What to work on => Look through the listing for the word "collection". Copy each line that has it.

Data segment =>
==*==

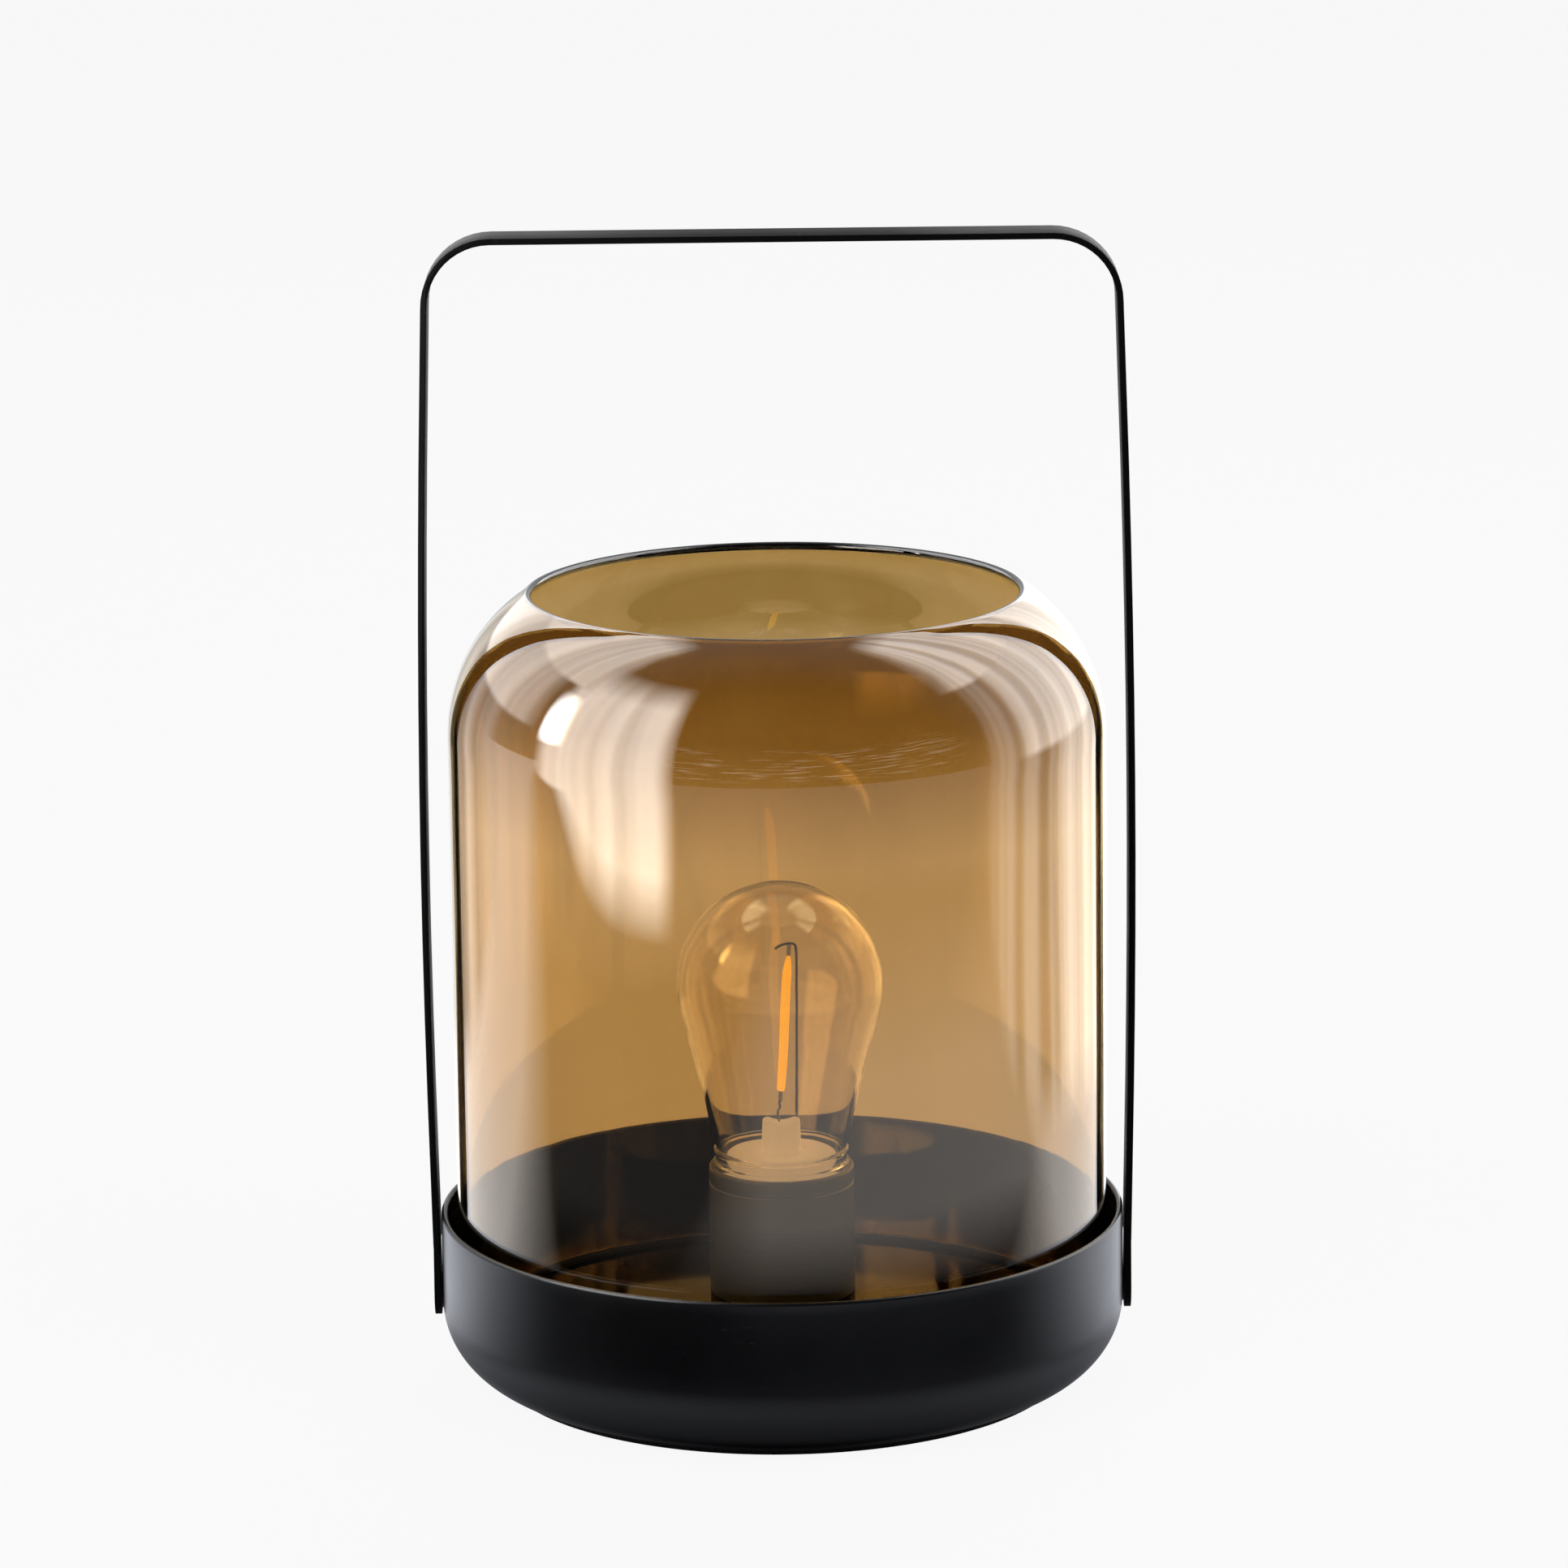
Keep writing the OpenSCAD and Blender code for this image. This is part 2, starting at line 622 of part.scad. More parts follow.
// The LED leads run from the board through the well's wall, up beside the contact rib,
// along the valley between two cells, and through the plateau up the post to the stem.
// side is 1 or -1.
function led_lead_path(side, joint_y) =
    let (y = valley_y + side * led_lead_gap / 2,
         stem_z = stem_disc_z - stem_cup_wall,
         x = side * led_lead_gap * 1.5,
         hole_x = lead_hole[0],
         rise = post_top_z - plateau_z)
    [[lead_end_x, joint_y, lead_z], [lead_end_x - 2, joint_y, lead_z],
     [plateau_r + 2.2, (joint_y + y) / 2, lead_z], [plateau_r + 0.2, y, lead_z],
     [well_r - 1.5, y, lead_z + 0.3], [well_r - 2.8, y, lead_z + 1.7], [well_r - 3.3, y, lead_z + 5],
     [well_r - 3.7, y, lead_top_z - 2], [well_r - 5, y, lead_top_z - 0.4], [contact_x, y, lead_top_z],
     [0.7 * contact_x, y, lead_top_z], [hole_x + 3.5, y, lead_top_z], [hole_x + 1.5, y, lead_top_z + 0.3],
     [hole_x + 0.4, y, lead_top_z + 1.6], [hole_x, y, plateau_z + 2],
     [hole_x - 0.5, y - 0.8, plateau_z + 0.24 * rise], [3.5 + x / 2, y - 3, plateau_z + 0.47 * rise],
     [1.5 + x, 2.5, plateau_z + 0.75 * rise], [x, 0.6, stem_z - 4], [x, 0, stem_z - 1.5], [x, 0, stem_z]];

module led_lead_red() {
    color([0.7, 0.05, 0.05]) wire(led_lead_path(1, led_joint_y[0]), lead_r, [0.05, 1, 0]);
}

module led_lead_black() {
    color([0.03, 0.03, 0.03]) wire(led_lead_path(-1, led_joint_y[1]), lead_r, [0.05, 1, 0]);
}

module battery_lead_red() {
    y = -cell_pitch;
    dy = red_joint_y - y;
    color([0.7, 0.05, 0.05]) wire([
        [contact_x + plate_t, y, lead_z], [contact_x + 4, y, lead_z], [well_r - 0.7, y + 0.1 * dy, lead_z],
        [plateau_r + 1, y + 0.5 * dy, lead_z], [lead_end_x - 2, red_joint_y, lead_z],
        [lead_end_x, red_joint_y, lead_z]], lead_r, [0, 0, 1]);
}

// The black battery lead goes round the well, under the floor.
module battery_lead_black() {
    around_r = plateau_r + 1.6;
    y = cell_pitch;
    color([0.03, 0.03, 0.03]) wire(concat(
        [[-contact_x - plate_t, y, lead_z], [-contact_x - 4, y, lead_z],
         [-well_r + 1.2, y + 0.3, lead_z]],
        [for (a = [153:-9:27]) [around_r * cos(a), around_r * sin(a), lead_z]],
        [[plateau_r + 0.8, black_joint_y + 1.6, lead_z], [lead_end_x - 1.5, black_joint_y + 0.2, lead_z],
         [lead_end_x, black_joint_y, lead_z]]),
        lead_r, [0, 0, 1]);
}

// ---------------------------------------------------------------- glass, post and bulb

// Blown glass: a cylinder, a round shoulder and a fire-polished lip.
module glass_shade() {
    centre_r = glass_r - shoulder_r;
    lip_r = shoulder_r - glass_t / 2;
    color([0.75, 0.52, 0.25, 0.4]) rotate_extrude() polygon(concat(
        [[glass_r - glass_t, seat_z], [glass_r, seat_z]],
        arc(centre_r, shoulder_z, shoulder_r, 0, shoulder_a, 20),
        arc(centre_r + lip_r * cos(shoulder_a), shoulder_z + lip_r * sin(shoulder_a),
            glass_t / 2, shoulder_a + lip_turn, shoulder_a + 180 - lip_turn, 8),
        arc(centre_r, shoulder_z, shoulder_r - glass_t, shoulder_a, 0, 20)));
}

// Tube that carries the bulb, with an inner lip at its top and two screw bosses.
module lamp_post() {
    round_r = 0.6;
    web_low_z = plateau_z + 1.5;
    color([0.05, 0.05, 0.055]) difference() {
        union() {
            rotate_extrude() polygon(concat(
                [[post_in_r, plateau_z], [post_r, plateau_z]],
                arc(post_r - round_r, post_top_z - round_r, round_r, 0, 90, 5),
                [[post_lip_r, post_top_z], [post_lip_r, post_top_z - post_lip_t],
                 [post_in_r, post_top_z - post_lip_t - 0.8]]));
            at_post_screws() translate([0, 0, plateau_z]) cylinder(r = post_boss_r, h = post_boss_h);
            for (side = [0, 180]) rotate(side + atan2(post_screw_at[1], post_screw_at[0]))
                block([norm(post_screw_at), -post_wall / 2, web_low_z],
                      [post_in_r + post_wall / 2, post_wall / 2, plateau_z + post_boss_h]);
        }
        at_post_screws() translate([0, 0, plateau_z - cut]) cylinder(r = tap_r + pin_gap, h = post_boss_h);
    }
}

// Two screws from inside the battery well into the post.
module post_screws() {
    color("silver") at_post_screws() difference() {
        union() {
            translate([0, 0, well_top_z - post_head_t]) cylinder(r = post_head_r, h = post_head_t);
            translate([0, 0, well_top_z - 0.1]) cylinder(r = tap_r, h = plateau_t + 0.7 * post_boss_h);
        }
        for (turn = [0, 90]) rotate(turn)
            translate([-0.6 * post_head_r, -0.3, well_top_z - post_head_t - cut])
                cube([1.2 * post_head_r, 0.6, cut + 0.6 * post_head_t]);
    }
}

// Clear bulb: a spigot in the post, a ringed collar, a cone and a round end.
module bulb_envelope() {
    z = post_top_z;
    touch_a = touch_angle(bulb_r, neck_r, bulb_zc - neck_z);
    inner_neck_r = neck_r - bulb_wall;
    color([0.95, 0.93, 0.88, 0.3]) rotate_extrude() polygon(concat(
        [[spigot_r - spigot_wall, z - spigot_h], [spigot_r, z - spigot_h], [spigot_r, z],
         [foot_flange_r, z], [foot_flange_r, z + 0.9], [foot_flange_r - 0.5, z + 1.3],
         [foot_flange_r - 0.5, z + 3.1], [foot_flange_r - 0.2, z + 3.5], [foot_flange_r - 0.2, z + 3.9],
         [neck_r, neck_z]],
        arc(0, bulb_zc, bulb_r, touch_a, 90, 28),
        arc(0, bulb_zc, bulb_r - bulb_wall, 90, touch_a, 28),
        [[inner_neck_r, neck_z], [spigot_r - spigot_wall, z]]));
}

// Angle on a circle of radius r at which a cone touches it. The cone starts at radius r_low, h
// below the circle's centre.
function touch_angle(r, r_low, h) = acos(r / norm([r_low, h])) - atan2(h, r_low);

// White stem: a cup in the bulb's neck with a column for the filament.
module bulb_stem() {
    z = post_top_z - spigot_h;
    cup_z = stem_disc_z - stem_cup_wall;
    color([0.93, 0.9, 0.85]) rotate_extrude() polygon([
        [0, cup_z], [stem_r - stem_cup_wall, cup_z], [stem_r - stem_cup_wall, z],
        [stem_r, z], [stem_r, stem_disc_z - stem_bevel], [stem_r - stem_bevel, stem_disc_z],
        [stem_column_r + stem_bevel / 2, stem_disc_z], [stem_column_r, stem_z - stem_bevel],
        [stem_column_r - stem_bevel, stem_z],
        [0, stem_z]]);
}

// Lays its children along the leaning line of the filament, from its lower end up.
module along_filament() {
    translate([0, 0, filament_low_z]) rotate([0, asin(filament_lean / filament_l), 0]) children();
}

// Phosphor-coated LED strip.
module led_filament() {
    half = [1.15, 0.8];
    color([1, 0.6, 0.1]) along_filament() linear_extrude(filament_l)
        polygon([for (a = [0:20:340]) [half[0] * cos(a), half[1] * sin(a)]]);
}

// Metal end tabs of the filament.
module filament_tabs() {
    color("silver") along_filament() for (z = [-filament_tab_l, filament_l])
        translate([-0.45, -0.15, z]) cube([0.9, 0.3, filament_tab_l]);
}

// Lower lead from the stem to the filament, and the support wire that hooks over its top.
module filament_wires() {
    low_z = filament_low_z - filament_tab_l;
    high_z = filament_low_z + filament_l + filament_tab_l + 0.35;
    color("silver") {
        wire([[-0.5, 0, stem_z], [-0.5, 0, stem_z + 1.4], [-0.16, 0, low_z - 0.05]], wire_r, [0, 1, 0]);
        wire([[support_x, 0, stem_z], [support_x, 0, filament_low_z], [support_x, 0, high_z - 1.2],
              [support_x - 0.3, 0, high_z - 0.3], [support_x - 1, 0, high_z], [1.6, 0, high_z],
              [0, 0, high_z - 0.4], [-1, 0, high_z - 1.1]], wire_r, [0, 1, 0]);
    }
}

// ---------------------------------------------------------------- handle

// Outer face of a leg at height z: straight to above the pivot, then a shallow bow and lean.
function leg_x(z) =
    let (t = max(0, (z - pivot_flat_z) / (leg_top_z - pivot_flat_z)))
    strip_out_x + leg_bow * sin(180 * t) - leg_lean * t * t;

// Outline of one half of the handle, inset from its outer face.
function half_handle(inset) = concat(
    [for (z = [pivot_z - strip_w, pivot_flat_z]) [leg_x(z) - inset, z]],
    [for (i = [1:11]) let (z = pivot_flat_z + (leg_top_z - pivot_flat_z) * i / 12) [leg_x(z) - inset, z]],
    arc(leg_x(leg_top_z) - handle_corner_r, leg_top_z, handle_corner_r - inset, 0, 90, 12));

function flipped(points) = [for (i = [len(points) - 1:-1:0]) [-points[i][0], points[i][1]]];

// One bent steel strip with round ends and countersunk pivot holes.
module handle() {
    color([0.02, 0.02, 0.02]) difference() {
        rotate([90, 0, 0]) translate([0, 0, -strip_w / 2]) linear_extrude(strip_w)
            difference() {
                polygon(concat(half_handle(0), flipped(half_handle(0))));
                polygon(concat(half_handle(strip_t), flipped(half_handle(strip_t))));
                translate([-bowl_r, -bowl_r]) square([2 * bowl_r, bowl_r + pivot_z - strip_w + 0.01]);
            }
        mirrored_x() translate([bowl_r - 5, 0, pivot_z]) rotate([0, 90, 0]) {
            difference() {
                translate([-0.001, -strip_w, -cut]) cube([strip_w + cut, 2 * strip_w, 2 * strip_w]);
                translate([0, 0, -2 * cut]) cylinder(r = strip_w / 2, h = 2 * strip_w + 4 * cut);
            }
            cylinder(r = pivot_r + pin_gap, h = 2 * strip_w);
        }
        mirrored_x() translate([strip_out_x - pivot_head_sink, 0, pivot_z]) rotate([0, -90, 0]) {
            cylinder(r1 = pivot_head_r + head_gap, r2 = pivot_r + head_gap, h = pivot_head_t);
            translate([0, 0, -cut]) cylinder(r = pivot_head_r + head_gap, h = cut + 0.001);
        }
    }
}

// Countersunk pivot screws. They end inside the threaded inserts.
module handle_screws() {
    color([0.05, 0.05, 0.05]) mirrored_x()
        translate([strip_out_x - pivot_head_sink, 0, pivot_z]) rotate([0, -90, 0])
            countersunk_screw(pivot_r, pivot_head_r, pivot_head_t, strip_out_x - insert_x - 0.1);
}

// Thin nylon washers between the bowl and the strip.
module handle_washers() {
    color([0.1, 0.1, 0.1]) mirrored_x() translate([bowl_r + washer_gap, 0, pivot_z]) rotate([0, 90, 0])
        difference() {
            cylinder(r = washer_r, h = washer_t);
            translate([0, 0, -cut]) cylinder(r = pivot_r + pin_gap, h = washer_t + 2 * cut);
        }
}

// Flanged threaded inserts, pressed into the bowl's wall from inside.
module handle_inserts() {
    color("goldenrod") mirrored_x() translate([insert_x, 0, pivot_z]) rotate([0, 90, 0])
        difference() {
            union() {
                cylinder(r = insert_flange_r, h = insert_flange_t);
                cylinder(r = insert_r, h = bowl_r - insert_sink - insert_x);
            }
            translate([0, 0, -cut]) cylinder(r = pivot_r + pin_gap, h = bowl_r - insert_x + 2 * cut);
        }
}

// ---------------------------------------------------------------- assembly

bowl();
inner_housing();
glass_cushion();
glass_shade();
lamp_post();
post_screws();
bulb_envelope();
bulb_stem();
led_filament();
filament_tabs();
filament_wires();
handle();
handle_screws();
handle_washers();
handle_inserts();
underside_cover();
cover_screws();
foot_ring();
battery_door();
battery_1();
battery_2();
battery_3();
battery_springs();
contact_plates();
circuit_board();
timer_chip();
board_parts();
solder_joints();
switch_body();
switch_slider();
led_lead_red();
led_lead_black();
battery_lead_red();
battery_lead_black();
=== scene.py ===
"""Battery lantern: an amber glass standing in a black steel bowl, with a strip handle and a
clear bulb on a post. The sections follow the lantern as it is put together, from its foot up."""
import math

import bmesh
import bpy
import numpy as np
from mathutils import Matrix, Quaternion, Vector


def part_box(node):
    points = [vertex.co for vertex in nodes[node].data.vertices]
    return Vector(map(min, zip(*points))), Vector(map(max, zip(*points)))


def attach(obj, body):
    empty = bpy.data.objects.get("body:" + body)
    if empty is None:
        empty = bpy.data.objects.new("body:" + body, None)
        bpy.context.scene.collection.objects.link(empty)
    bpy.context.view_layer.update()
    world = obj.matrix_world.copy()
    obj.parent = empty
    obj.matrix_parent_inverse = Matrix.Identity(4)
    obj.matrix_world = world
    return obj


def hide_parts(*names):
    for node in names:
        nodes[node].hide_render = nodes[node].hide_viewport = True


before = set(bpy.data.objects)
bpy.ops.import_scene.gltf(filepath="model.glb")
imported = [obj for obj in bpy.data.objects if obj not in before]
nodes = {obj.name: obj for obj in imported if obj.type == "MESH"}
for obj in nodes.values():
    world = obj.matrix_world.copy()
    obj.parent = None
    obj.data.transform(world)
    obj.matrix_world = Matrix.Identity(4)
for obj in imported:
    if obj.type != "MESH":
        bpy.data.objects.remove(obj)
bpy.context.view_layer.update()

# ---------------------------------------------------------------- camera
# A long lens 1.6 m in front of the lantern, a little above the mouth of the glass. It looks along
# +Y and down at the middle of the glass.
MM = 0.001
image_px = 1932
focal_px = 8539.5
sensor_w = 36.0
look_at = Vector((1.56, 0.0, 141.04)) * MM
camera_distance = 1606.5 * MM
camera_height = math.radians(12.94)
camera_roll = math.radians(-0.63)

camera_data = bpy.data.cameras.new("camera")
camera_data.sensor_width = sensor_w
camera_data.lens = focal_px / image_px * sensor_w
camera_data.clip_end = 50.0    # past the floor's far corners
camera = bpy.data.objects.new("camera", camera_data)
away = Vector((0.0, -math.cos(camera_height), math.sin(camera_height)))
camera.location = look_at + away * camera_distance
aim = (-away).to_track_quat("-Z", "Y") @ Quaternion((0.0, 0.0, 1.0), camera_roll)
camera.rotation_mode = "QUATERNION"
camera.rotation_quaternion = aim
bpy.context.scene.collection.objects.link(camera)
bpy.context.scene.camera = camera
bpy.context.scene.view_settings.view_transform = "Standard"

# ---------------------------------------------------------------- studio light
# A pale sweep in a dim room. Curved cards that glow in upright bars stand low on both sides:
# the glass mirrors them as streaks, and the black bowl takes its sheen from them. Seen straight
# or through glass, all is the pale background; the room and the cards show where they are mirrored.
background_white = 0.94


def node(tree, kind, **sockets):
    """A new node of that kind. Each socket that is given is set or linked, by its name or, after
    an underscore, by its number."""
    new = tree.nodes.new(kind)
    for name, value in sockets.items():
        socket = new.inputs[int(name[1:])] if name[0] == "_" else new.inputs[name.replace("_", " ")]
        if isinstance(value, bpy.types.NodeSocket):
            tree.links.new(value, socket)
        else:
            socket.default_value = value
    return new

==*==

Solution to this exercise =>
        bpy.context.scene.collection.objects.link(empty)
bpy.context.scene.collection.objects.link(camera)